I've been hoping for the former and getting the latter, and have been horribly disappointed. But, really, I should remember the the Churchill quote that "democracy is the worst form of government except all those other forms" and apply it to the Supreme Court.

Bolstering the mythology
Photo credit: brookskraft.com

Wednesday, May 9, 2012

Rant: This election is important!

With the primaries over, the election news is mired in trifles even more than before. That stinks because this election is important, but not for the talking point reasons that the GOP intones (pregnant pause) "THIS IS THE MOST IMPORTANT ELECTION IN OUR HISTORY BECAUSE WE NEED TO STOP AMERICA GOING DOWN THE SOCIALIST PATH." There's a grain of truth in that pile of horseshit, but the GOP isn't going to separate it for you.

The grain of truth is that there are a hell of a lot of fiscal issues facing the next Congress. The GOP is trying to avoid the sequester of defense funding it agreed to just last August by cutting social programs. I will bet anyone that there won't be an agreement passed on that issue. But that's just the beginning. The Bush tax cut expire again at the end of the year. They blew quite a hole into the budget, plugged (if you can call it that) with borrowed money. Then the recession and a large Dem spending splurge made the deficit even worse. (Where is all that money going?) The only action that has decreased the deficit is the sequester that the GOP are trying to undo. However, the Dems haven't presented themselves as the champions of fiscal prudence either. It's insane that with such important decisions to be made, we have news cycles devoted to:
  • Romney's dog on the top of his car.
  • Obama eating dog meat in Indonesia.
  • Is Obama a traitor? 
  • Is Romney a wuss for not defending Obama as a non-traitor?
This dreadful list will only get longer. (Yesterday, Romney said he deserves credit for the resurrection of the auto companies.)

Oh God, this is like the South Park episode where Stan refused to vote for a school mascot because the choices were 1) a giant douche, 2) a turd sandwich.
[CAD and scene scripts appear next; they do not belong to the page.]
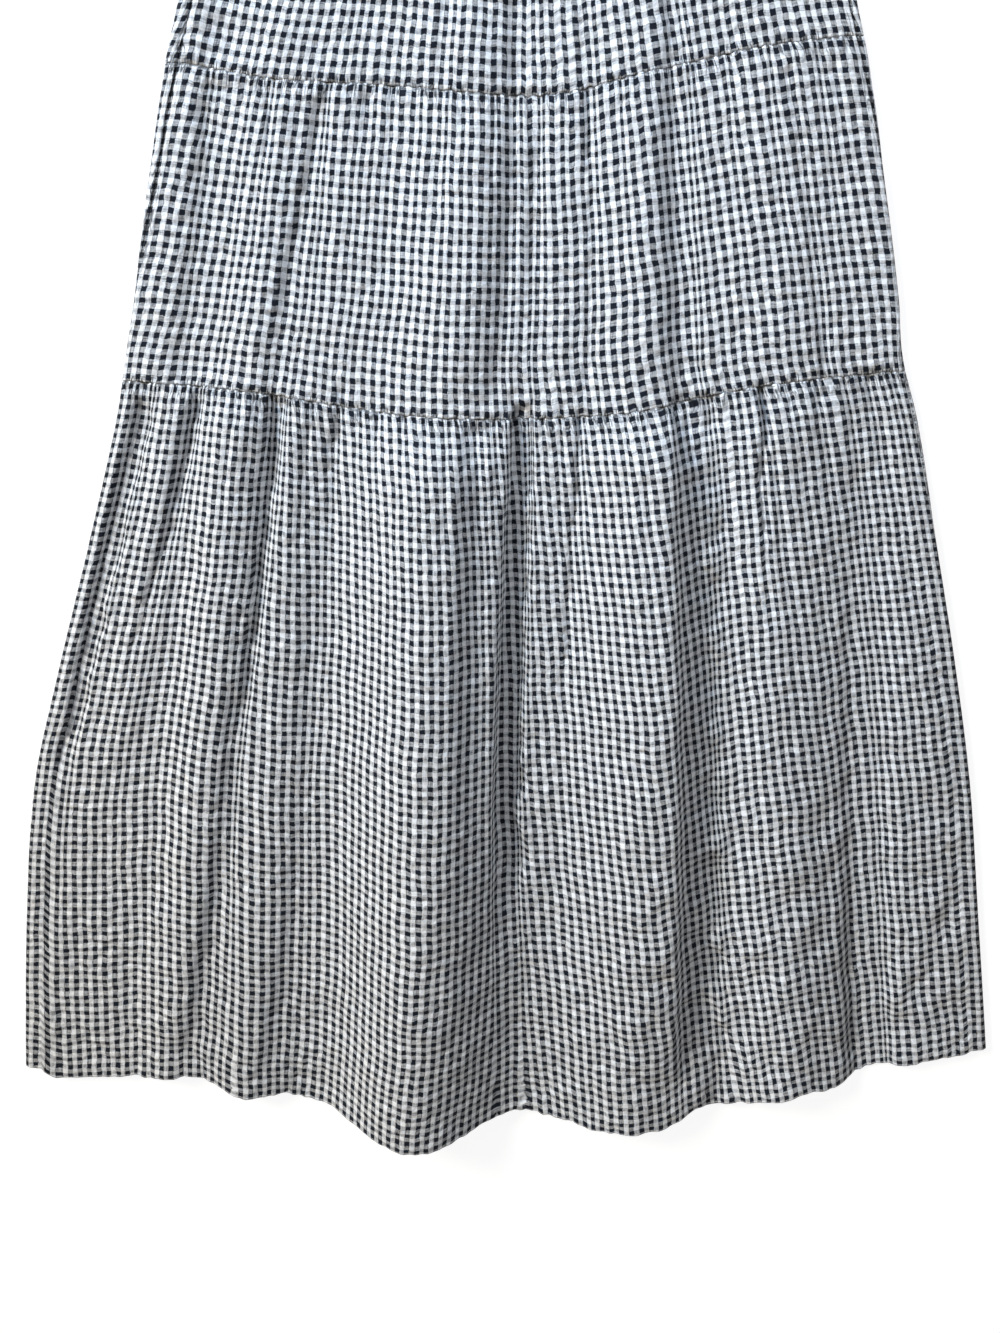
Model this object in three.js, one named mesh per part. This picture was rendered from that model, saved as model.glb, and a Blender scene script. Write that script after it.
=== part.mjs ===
// Tiered sundress laid flat on its back: front up, neckline towards +Y, hem towards -Y, millimetres.
// Each cut piece is one closed wall of cloth. A place on the dress is given by "across", which is X
// from the centre line, and "down", the distance below the folded shoulder end of the straps.
import * as THREE from 'three';

// ---- Driving sizes ----
const CLOTH = 1.5;              // thickness of the crinkled cloth
const SEAM_GAP = 0.3;           // clearance between neighbouring pieces at a seam
const ROLL_RADIUS = 3.6;        // soft roll of each side, at the middle of the cloth
const EDGE_REACH = 16;          // cloth on each side of a side's widest point that follows the roll
const MOST_WRAP = 13;           // furthest that a side seam lies from that point
const FRONT_REST = 2.75;        // lowest level of the middle of the front cloth, on the back cloth
const HEM_DROP = 0.35;          // how far a ridge carries the hem down, per millimetre of its rise
const SEAM_HOLD = 0.35;         // share of each fold that a tier seam presses flat
const SEAM_HOLD_REACH = 22;     // distance over which it does so

const NECK_DEPTH = 12;          // scoop of the front neckline below the strap corners
const BACK_NECK_DEPTH = 6;
const FRONT_TOP = 145;          // strap corners of the front, below the shoulder
const BACK_TOP = 176;           // strap corners of the back
const UNDERARM = 235;
const STRAP_CORNER = 0.5;       // strap corners, as a share of half the bodice's width

const STRAP_WIDTH = 26;
const STRAP_FOLD_RADIUS = 2.6;
const STRAP_FOLD_REACH = 5.2;   // how far the fold at the shoulder runs past the straight strap

const LIFT_FADE = 12;           // distance from a side over which the folds reach their full rise
const ROUNDING = 1.5;           // softness of a valley that touches the back

// Outline of the laid dress, and how far the back is rolled onto the front at each side seam.
const OUTLINE = table(
  ['down', 'left', 'right', 'leftWrap', 'rightWrap'],
  [140, -192, 204, 12, 7],
  [235, -203, 215, 12, 7],
  [355, -228, 240, 12, 7],
  [393, -239, 251, 11, 6],
  [472, -257, 269, 8, 1],
  [555, -274, 286, 1, 0],
  [599, -284, 293, 0, 2],
  [643, -294, 307, 0, 4],
  [735, -322, 330, 0, 1],
  [835, -354, 354, 0, 0],
  [933, -382, 375, 0, 0],
  [1041, -398, 392, 0, 0],
  [1192, -414, 415, 0, 0],
  [1240, -417, 421, 0, 0],
);

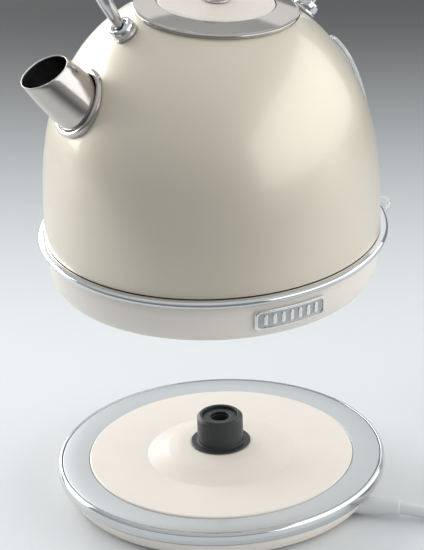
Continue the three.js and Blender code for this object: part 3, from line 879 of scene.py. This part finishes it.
def add_spout(finishes):
    outwards = Vector((-math.cos(math.radians(spout_rise)), 0, math.sin(math.radians(spout_rise))))
    past_mouth = Vector((-math.cos(math.radians(MOUTH_RISE)), 0, math.sin(math.radians(MOUTH_RISE))))

    def ring(t, inset):
        """Between the root, t = 0, and the mouth, t = 1."""
        centre = (SPOUT_ROOT + outwards * ROOT_OUT).lerp(MOUTH, t)
        rise = spout_rise + (MOUTH_RISE - spout_rise) * t
        halves = [SPOUT_ROOT_R + (half - SPOUT_ROOT_R) * t - inset for half in MOUTH_HALF]
        return ellipse(centre, rise, *halves)

    spans = [i / SPOUT_STEPS for i in range(SPOUT_STEPS + 1)]
    within = SPOUT_ROOT - outwards * ROOT_DEPTH
    outside = [ellipse(within, spout_rise, SPOUT_ROOT_R, SPOUT_ROOT_R)]
    outside += [ring(t, 0) for t in spans]
    half = SPOUT_WALL / 2
    lip = []
    for step in range(1, LIP_STEPS):
        angle = math.pi * step / LIP_STEPS
        halves = [side - half + half * math.cos(angle) for side in MOUTH_HALF]
        lip.append(ellipse(MOUTH + past_mouth * half * math.sin(angle), MOUTH_RISE, *halves))
    inner_root = SPOUT_ROOT_R - SPOUT_WALL
    inside = [ring(t, SPOUT_WALL) for t in reversed(spans)]
    inside += [ellipse(within, spout_rise, inner_root, inner_root)]
    tube = lofted("spout_tube_fine", outside + lip + inside, DOME, closed=True)
    show(tube, *finishes["spout"], "spout_tube")
    # the inside of the tube takes the dark copy of the steel: painted shade
    tube.data.materials.append(finishes["spout_painted_shade"][1])
    first_inside = (len(outside) + len(lip)) * len(inside[0])
    for face in tube.data.polygons[first_inside:-len(inside[0])]:
        face.material_index = 1
    collar = [
        (16.2, -3.6), (19.6, -3.6), (19.7, -0.2, 0.6), (19.3, 0.7, 0.6), (18.4, 1.3, 0.8),
        (17.3, 1.3, 0.8), (16.5, 0.9, 0.3), (16.2, 0.2, 0.2),
    ]
    made = turned("spout_collar_fine", rounded(collar), SPOUT, 128)
    dome = turned("dome", [*reversed(dome_outline(-6)), *dome_outline(0.3)], KETTLE, DOME_STEPS)
    show(carved(made, dome), *finishes["spout"], "spout_collar")


# ---------- handle and lid ----------

ARM = [
    (56.5, 71.7), (61, 79.2), (65.5, 86.7), (70.3, 94.6), (75.5, 104), (79, 114.5), (80.6, 125),
    (78.9, 135.2), (73.8, 142.9), (68, 145.8), (62.6, 146),
]
ARM_R = 4
ARM_TAPER = (0.7, 0.86)  # of that radius, at the lug and at the next point
GRIP_STEPS = 16          # from the grip's middle to each end
HALF_SEAM = 0.15         # half of the seam between the grip's two pieces


def add_handle(finishes):
    lug = [
        (0, 86.3), (7.1, 86.3, 0.2), (7.2, 87, 0.3), (6.6, 87.7, 0.4), (7, 89.6, 2), (6.7, 91.6, 1),
        (5.6, 92.8, 0.6), (4.4, 92.6, 0.6), (3.9, 91.6, 0.6), (3.9, 90.6), (0, 90.6),
    ]
    for side, name in [(-1, "front"), (1, "rear")]:
        made = turned(f"{name}_lug_fine", rounded(lug), TOP @ turn(side * LUG_POLAR, "Y"), KNOB_STEPS)
        show(made, *finishes["chrome"], f"{name}_lug")
        arm = swept(f"{name}_handle_arm_fine", [(side * x, 0, z) for x, z in ARM], ARM_R, TOP, 8)
        for knot, share in zip(arm.data.splines[0].bezier_points, ARM_TAPER):
            knot.radius *= share
        show(arm, *finishes["chrome"], f"{name}_handle_arm")

    axis = GRIP @ turn(90, "Y")
    swell = []
    for i in range(-GRIP_STEPS, GRIP_STEPS + 1):
        along = GRIP_HALF * i / GRIP_STEPS
        swell.append((GRIP_END_R + GRIP_SWELL * math.sqrt(1 - (along / (GRIP_HALF + 2)) ** 2), along))
    outline = [(0, -GRIP_HALF), *swell, (0, GRIP_HALF)]
    upper = turned("grip_upper_fine", outline, axis, 96)
    carved(upper, box("below", (-70, -20, -20), (70, 20, HALF_SEAM), GRIP))
    show(softened(upper, 0.3), *finishes["ivory"], "grip_upper")
    lower = turned("grip_lower_fine", outline, axis, 96)
    spots = [GRIP @ Matrix.Translation((x, 0, 0)) for x in GRIP_SCREWS]
    pockets = [cylinder("pocket", 2.9, -20, -6.2, spot, 32) for spot in spots]
    carved(lower, box("above", (-70, -20, -HALF_SEAM), (70, 20, 20), GRIP), *pockets)
    show(softened(lower, 0.3), *finishes["ivory"], "grip_lower")
    for i, spot in enumerate(spots):
        add_screw(f"grip_screw_{i + 1}", 2.5, -8.2, -6.5, spot, finishes)


def add_lid(finishes):
    parts = {
        "neck_ring": ("lid_steel", [(39.2, 58), (40.5, 58), (40.5, 75, 0.3), (39.9, 75.6), (39.2, 75.6)]),
        "lid_ring": ("lid_steel", [
            (32.4, 79.4, 0.1), (43.5, 76.4, 0.2), (44.3, 76.55, 0.5), (45.25, 75.95, 0.7), (45.4, 75, 0.6),
            (44.9, 74.3, 0.5), (44, 74.15, 0.5), (43.2, 74.6), (42.8, 75.5), (32.4, 78.4, 0.1),
        ]),
        "lid_centre": ("ivory", [
            (0, 80.4), (20, 80.2, 60), (29, 79.8, 8), (31.6, 79.3, 0.8), (32, 78.6, 0.4), (32, 77.2),
            (30, 76.6), (0, 76.6),
        ]),
        "lid_inner_cup": ("steel", [
            (0, 75.8), (36, 75.8, 0.6), (37.6, 74.8, 0.8), (37.6, 62, 0.3), (36.4, 62, 0.3),
            (36.4, 73.8, 0.5), (0, 73.8),
        ]),
        "lid_seal": ("silicone", [(37.9, 66), (38.8, 66.6), (38.8, 68.4), (37.9, 69)]),
        "knob_stem": ("chrome", [
            (0, 80.8), (7.5, 80.8), (7.6, 81.5, 0.4), (4.6, 82.8, 1), (3.4, 85.5, 3), (3.6, 89), (0, 89),
        ]),
        "lid_knob": ("ivory", [
            (0, 89.3), (5, 89.3, 1), (10.2, 91.6, 5), (12.8, 95.2, 5), (12.6, 98.8, 5), (9.8, 102, 5),
            (5, 103.7, 8), (0, 104),
        ]),
    }
    for node, (finish, corners) in parts.items():
        steps = KNOB_STEPS if "knob" in node else RIM_STEPS
        show(turned(f"{node}_fine", rounded(corners, steps=6), TOP, steps), *finishes[finish], node)


# ---------- switch ----------

LEVER_ROOT = 87.6
LEVER_TIP = 110.8


def tongue(root, reach, half):
    """The outline of a flat piece that sticks out to the rear and has a round end."""
    bends = [math.radians(a) for a in range(-90, 91, 6)]
    end = [(reach - half + half * math.cos(a), half * math.sin(a)) for a in bends]
    return [(root, -half), *end, (root, half)]


def add_switch(finishes):
    lever = extruded("switch_lever_fine", tongue(LEVER_ROOT, LEVER_TIP, 8), -9.7, -6.8, KETTLE)
    show(softened(lever, 1.1, 4), *finishes["clear"], "switch_lever")
    trim = extruded("switch_trim_fine", tongue(LEVER_ROOT + 2, LEVER_TIP - 4, 5.2), -17, -10.1, KETTLE)
    ridges = [
        extruded("ridge", tongue(LEVER_ROOT + 2, LEVER_TIP - less, half), low, high, KETTLE)
        for less, half, low, high in ((1.1, 7.2, -12.2, -10), (2.4, 6.4, -14.8, -12.9))
    ]
    show(softened(joined(trim, *ridges), 0.35), *finishes["chrome"], "switch_trim")


# ---------- studio ----------

BACKWARDS = (0.438, 0.899, 0)  # over the floor, away from the camera of the main view
FLOOR_PALE = 0.80
FLOOR_PAINTED_SHADE = [  # metres along BACKWARDS, and how pale the sheet is there; the grey is painted shade
    (-0.9, 0.25), (-0.52, 0.13), (-0.19, FLOOR_PALE), (0.1, FLOOR_PALE), (0.755, 0.045), (1.3, 0.22),
]


def add_floor():
    """A sheet that is pale round the kettle and greys to its front and back, along BACKWARDS: painted shade that
    stands in for the light falling off away from the kettle.
    """
    sheet = cylinder("floor_sheet", 6000, -6, -0.02, steps=96)
    made = Finish("floor_paper", (0.80, 0.81, 0.82), 0.0, 0.55)
    place = made.node("ShaderNodeTexCoord").outputs["Object"]
    reach = made.node("ShaderNodeVectorMath", operation="DOT_PRODUCT")
    reach.inputs[1].default_value = BACKWARDS
    made.tree.links.new(place, reach.inputs[0])
    # painted shade: the ramp greys the sheet away from the kettle, front and back
    ramp = made.node("ShaderNodeValToRGB")
    ramp.color_ramp.interpolation = "EASE"
    nearest, farthest = FLOOR_PAINTED_SHADE[0][0], FLOOR_PAINTED_SHADE[-1][0]
    while len(ramp.color_ramp.elements) < len(FLOOR_PAINTED_SHADE):
        ramp.color_ramp.elements.new(0.5)
    for element, (metres, value) in zip(ramp.color_ramp.elements, FLOOR_PAINTED_SHADE):
        element.position = (metres - nearest) / (farthest - nearest)
        element.color = (0.97 * value, value, 1.02 * value, 1)
    spread = made.node("ShaderNodeMapRange")
    spread.inputs["From Min"].default_value = nearest
    spread.inputs["From Max"].default_value = farthest
    made.tree.links.new(reach.outputs["Value"], spread.inputs["Value"])
    made.tree.links.new(spread.outputs["Result"], ramp.inputs["Fac"])
    made.tree.links.new(ramp.outputs["Color"], made.shader.inputs["Base Color"])
    sheet.data.materials.append(made.material)


def add_soft_box(name, azimuth, elevation, distance_m, size_m, watts):
    """A soft light that faces the kettle. Azimuth is counted as the camera's is."""
    light = bpy.data.lights.new(name, "AREA")
    light.shape = "RECTANGLE"
    light.size, light.size_y = size_m
    light.energy = watts
    holder = bpy.data.objects.new(name, light)
    aim = turn(azimuth, "Z") @ turn(90 - elevation, "X")
    target = Matrix.Translation((0, 0, (ring_z + DOME_CENTRE) * MM))
    holder.matrix_world = target @ aim @ Matrix.Translation((0, 0, distance_m))
    bpy.context.scene.collection.objects.link(holder)


def grey_sky(level, overhead):
    """A world that brightens from the horizon to straight above."""
    world = bpy.data.worlds.new("studio")
    world.use_nodes = True
    tree = world.node_tree
    background = tree.nodes["Background"]
    background.inputs["Color"].default_value = (0.97, 1.0, 1.015, 1)
    axes = tree.nodes.new("ShaderNodeSeparateXYZ")
    tree.links.new(tree.nodes.new("ShaderNodeTexCoord").outputs["Generated"], axes.inputs[0])
    height = tree.nodes.new("ShaderNodeMapRange")
    height.inputs["To Min"].default_value = level
    height.inputs["To Max"].default_value = overhead
    tree.links.new(axes.outputs["Z"], height.inputs["Value"])
    tree.links.new(height.outputs["Result"], background.inputs["Strength"])
    return world


def add_studio():
    add_floor()
    add_soft_box("key_right", 58, 18, 2.6, (6.4, 2.0), 60)
    add_soft_box("box_left", -158, 12, 1.6, (1.9, 0.9), 25)
    add_soft_box("box_back", 154, 24, 1.9, (2.2, 0.7), 3)
    bpy.context.scene.world = grey_sky(0.24, 0.80)
    bpy.context.scene.view_settings.view_transform = "Standard"


# ---------- the whole scene ----------

add_camera()
vinyl = cord_vinyl()
steel = plain_steel()
add_cord(vinyl, steel)

finishes = {
    "pearl": ("pearl", pearl()),
    "ivory": ("ivory", ivory()),
    "chrome": ("chrome", chrome()),
    "lid_steel": ("steel", polished_steel()),
    "satin": ("steel", satin_steel()),
    "spout": ("steel", spout_steel()),
    "spout_painted_shade": ("steel", spout_painted_shade()),
    "plate": ("steel", plate_metal()),
    "plate_field": ("steel", plate_field()),
    "steel": ("steel", steel),
    "black": ("black", black_plastic()),
    "clear": ("clear", clear_plastic()),
    "rubber": ("foot_rubber", rubber()),
    "silicone": ("silicone", silicone()),
    "brass": ("brass", brass()),
    "aluminium": ("aluminium", aluminium()),
}
add_base(finishes)
add_body(finishes)
add_gauge(finishes)
add_foot(finishes)
add_name_plate(finishes)
add_inside(finishes)
add_spout(finishes)
add_handle(finishes)
add_lid(finishes)
add_switch(finishes)
add_studio()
Only after 20 minutes into the episode did I realize that it was a metaphor for most of our elections. Dems and Repubs--turd sandwich or giant douche? Our pick.

So, why could this election possibly matter if the choice is a douche or a turd sandwich? Because that's not the actual choice. The choice is Republicans who have little respect for government slashing the federal budget in many places, but especially where it hurts Democratic constituencies the most. The alternative is Democrats indiscriminately protecting as much as they can. Pick your poison, or try to balance them so that neither gains too much power.